Consider the following:

  1. Self-belief and goals. Professional sports people have self-belief and excel at setting measurable goals against which to benchmark their performance. Do you have clear performance targets and belief in your ability to achieve your goals?
  2. Analytics. The best sports teams now collect lots of data on team performance, and the performance of competitors, to inform overall strategy and tactics. Is your decision making informed by objective analysis?
  3. Attention to detail. Those at the top in sport recognise that success is determined by fine margins and that those who win pay attention to detail. Do you ‘sweat the small stuff’?
  4. Accountability.
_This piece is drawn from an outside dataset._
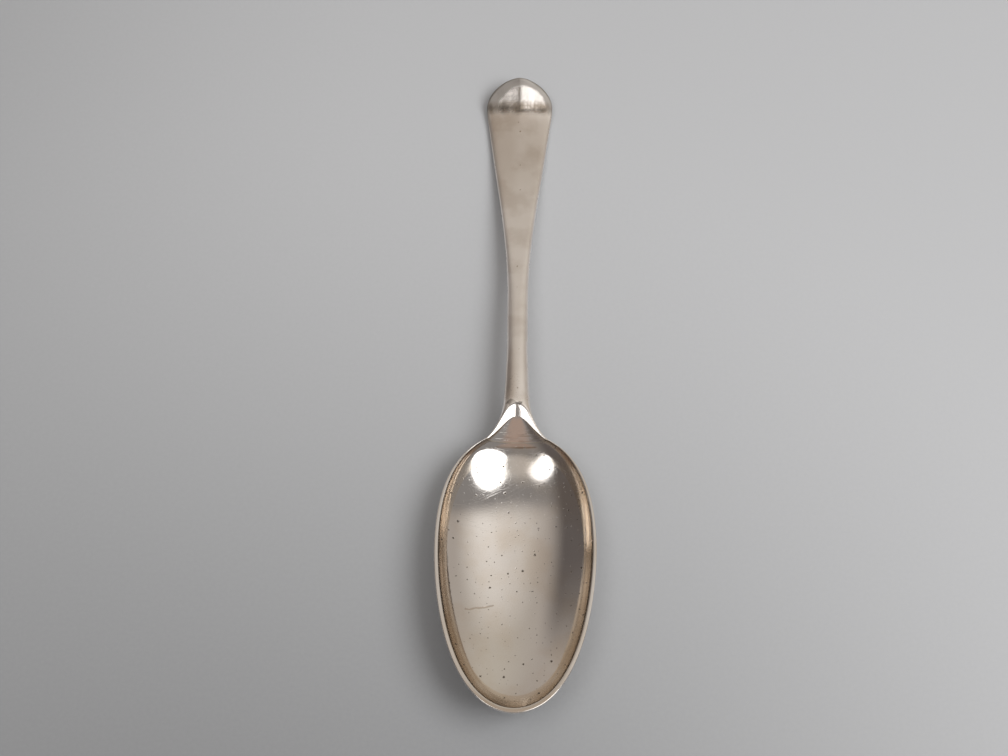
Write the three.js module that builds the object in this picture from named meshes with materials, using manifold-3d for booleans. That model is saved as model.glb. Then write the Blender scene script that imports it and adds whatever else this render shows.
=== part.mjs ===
// Tablespoon in silver, of the plain round-ended pattern: an egg-shaped bowl, a stem
// that flares into two shoulders, a short drop under the heel and a turned-up end
// with a low ridge in front. Millimetres. The spoon lies bowl up, handle towards +Y.
//
// Heights are measured from the table and lengths from the joint, which crosses the
// spoon where the shoulders meet the rim. The bowl lies at negative y, the handle at
// positive y. The finished group is centred over its own box at the end.

import * as THREE from 'three';
import { mergeVertices } from 'three/addons/utils/BufferGeometryUtils.js';
import Module from 'manifold-3d';

const wasm = await Module();
wasm.setup();

// Bowl
const BOWL_LENGTH = 78.4;       // joint to tip
const BOWL_WIDTH = 44.1;
const BOWL_DEPTH = 10.0;        // rim to floor at the deepest place
const BOWL_DEEPEST = 34.0;      // joint to deepest place
const BOWL_WALL = 1.15;         // metal under the deepest place
const RIM_WIDTH = 1.1;
const RIM_TIP_WIDTH = 1.4;
const RIM_TILT = 4.0;           // degrees, the tip lies higher than the shoulders
const SHOULDER_CLOSE = 2.15;    // the egg outline would close this far past the joint
const BACK_RISE = 2.4;          // back at the joint above the table
const WEAR_FLAT = 0.06;         // metal worn off where the spoon rests

// Heel, where the hollow runs up into the stem
const HEEL_REACH = 6.55;        // joint to the top of the hollow
const HEEL_TOP = 0.52;          // top of the hollow above the shoulders
const HEEL_SPREAD = 0.86;       // half width gained per mm down from the top
const HEEL_RADIUS = 2.1;        // round top of the hollow
const HEEL_LENGTH = 15.0;       // joint to where the heel has become the stem
const BEVEL_SLOPE = 23.0;       // degrees, the bright facets round the hollow's top
const BEVEL_VALLEY = 1.0;       // rounding between the two facets
const BEVEL_DROP = 0.08;        // the facets' valley lies this far below the hollow's top

// Handle
const HANDLE_LENGTH = 121.6;    // joint to end
const STEM_WIDTH = 6.0;
const STEM_DEPTH = 3.95;
const STEM_RISE = 1.98;         // top of the stem above the shoulders
const STEM_CREST_AT = 10.0;     // joint to the stem's highest place
const NECK_LENGTH = 27.0;       // joint to where the stem is narrowest
const STRAIGHT_LENGTH = 17.0;   // length that keeps the narrowest width
const END_WIDTH = 20.1;
const END_DEPTH = 2.25;         // thickness where the handle rests
const END_ROUND = 8.6;          // length of the rounded end
const END_EDGE = 0.9;           // length over which the end's edge is rounded
const END_RISE = 4.2;           // turned-up end above the resting place
const REST_FROM_END = 16.6;     // resting place to end
const RIDGE_LENGTH = 42.0;      // low ridge on the front, measured from the end
const RIDGE_FULL_AT = 6.9;      // end to where the ridge is full

// Drop, the tongue under the bowl's back
const DROP_LENGTH = 11.0;
const DROP_WIDTH = 9.2;
const DROP_HEIGHT = 0.85;
const DROP_TIP_HEIGHT = 0.5;
const DROP_ROOT = 11.0;         // joint to where the drop has run out in the stem
const DROP_SINK = 0.5;          // the drop's root lies this deep in the stem
const DROP_ROUND = 5.5;         // length of the drop's rounded end

// Joint
const SOLDER = 0.15;
const SEAT_INSET = 0.05;        // how far the flat seat lies inside the back at its ends

// Section curves, where 2 is an ellipse and more is squarer
const BOWL_SQUARE = 2.3;
const HEEL_SQUARE = 3.2;        // the hollow's wall near its top
const STEM_SQUARE = 2.7;
const SHOULDER_SQUARE = 9.0;
const END_SQUARE = 7.0;
const BACK_SQUARE = 3.2;
const TIP_SQUARE = 2.2;
const EDGE_SQUARE = 2.6;
const RIDGE_FALL = 0.6;         // share of the end's front that falls away to the sides
const RIDGE_REST_FALL = 0.2;    // the same at the resting place
const RIDGE_CURVE = 1.2;        // 1 is a sharp ridge, 2 a round one

// Outline and side curves
const EGG_HEEL = 0.1217;        // fuller towards the heel
const EGG_FULL = 0.1363;        // fuller at both ends
const BACK_EASE = 3.53;         // how quickly the back levels out below the heel
const NECK_TAPER = 0.16;        // share of the flare that is an even taper
const NECK_FLARE = 5.5;         // how suddenly the shoulders spread
const WIDEN_AT = 0.62;          // where the handle widens fastest, as a share of its widening
const WIDEN_SHARE = 0.535;      // share of the widening gained there
const WIDEN_SPEED = 2.6;        // its slope there, against an even widening
const FALL_AT = 0.55;           // where the handle falls fastest, as a share of its fall
const FALL_SHARE = 0.45;        // share of the fall made there
const FALL_SPEED = 1.3;         // its slope there, against an even fall
const THIN_SHARE = 0.3;         // share of the stem's extra thickness left there
const THIN_SLOPE = -0.02;
const TURN_FROM_END = 7.7;      // end to where the turned-up end has begun
const TURN_SHARE = 0.2;         // share of the turned-up end's rise made there
const TURN_SPEED = 1.4;         // its slope there, against an even rise
const TURN_END_SPEED = 2.4;     // its slope at the end
const END_THIN = 0.34;          // the end is this much thinner than the resting place

// Making
const BOWL_STEPS = 34;
const HEEL_STEPS = 16;
const STEM_STEPS = 26;
const END_STEPS = 14;
const ACROSS = 28;
const PEAK_SAMPLES = 400;
const HALVINGS = 40;
const TOOL_TOP = 40.0;          // cutting tools reach this high
const TOOL_SIDE = 60.0;
const TIP_GAP = 0.012;          // a rounded end stops this far short of closing
const LIP_DROP = 0.04;          // the hollow's curve ends just below the rim's flat
const DROP_INSIDE = 0.9;        // the drop keeps to this share of the spoon's half width
const SLIVER = 0.01;            // edges and faces thinner than this are merged away
const SEAM_SLIVER = 0.004;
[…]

Top sports people don’t make excuses, they hold themselves accountable for their performance both ‘on and off the field’.
  5. Dedication and hard work. Top sport people are disciplined and know that success is 90% determination and 10% inspiration. While natural talent is important, it it rarely the key differentiator.
  6. Role models. All top athletes have great coaches and mentors. If you are inexperienced or new to a team watch how the best perform. What are their secrets to success ? Seek out the wisdom and experience of those who have excelled in your chosen ‘sport’.
  7. Team spirit. Business is a team sport, all players must be aligned and equally committed to the achievement of the same vision. Peer pressure in a sports team and a desire ‘not to let the team down’ can be powerful sources of motivation. Do members of your team hold each other accountable? Will you support a team member who is going through a rough patch?
  8. Dealing with disappointment. Even the best teams in sport lose on occasion and the team has to be able to deal maturely with disappointments. Also, you need to be able to handle not being selected for the team (passed over for ‘promotion’ is a business equivalent). How resilient are you, do you bounce back from disappointment?
  9. Post match reviews. Do you and your team give adequate attention to learning the lessons from  wins and losses?
  10. Success. All great teams celebrate success. Winning ways, tend to be habitual so recognising success can inspire future success. Memories of past glories can be a  great emotional resource to draw on when the going gets tough.